Dale pleads to the group that if they execute Randall, the world they knew is dead. And the new world is ugly and harsh and all about survival of the fittest and that is not a world in which Uncle Dale wants to live. (Foreshadowing!) He urges the group to do what’s right, and there’s a long, slow pan across the other Still Alives. Finally, Andrea (the former civil rights lawyer) agrees with Dale. But the other Still Alives are ready to kill Randall, and Dale bursts into tears and wants to know if the others are going to watch the murder or go hide in their tents and try to forget that they’re slaughtering a living, breathing human being. This group is so broken.
Nightfall. Rick and Shane and Daryl perp-walk Randall into the barn. Shane tells him to relax because it will all be over soon. Randall starts to whimper and cry, begging and pleading for his life. (Unlike the Dread Pirate Roberts, his words fall on deaf ears.) Rick aims his gun at Randall’s head and hesitates. Carl the Kid pipes up, “Do it, dad!” So Rick realizes what a horrible lesson he is teaching his suddenly bloodthirsty son and doesn’t kill Randall.

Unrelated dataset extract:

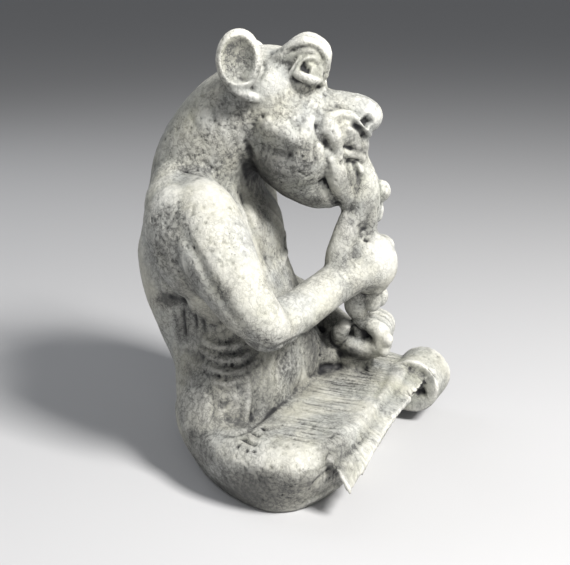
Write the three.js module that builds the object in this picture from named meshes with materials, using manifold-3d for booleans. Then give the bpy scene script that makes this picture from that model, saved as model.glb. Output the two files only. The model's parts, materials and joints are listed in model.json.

Rick returns to the Still Alives and reveals that he couldn’t execute the prisoner in front of Carl. Andrea runs off to tell Dale the happy news. But where is Dale? He is walking off his anger, storming through the cattle paddock in the moonlight. He hears moans. He sees a cow with its insides devoured. OH NO. He finds himself face to face with Quicksand Zombie. Quicksand Zombie tears open Dale’s stomach and roots around in his entrails just before the other Still Alives arrive and Daryl jams a knife into the zombie’s head. Rick calls for Hershel but it’s too late – Dale is disemboweled and clearly in excruciating amounts of pain and suffering. Andrea begs someone to do something. Rick pulls his gun, again. Everyone looks away, crying. Once again, Rick can’t do it. Daryl takes the gun and puts a bullet into Dale’s brain.
What will become of our Still Alives without their voice of morality and reason? Where does humanity go from here? Does Rick need gun Cialis?
Scorecard:
Humanity takes a serious hit as we lose good ol’ Uncle Dale
Zombies: Quicksand Zombie is dead-dead.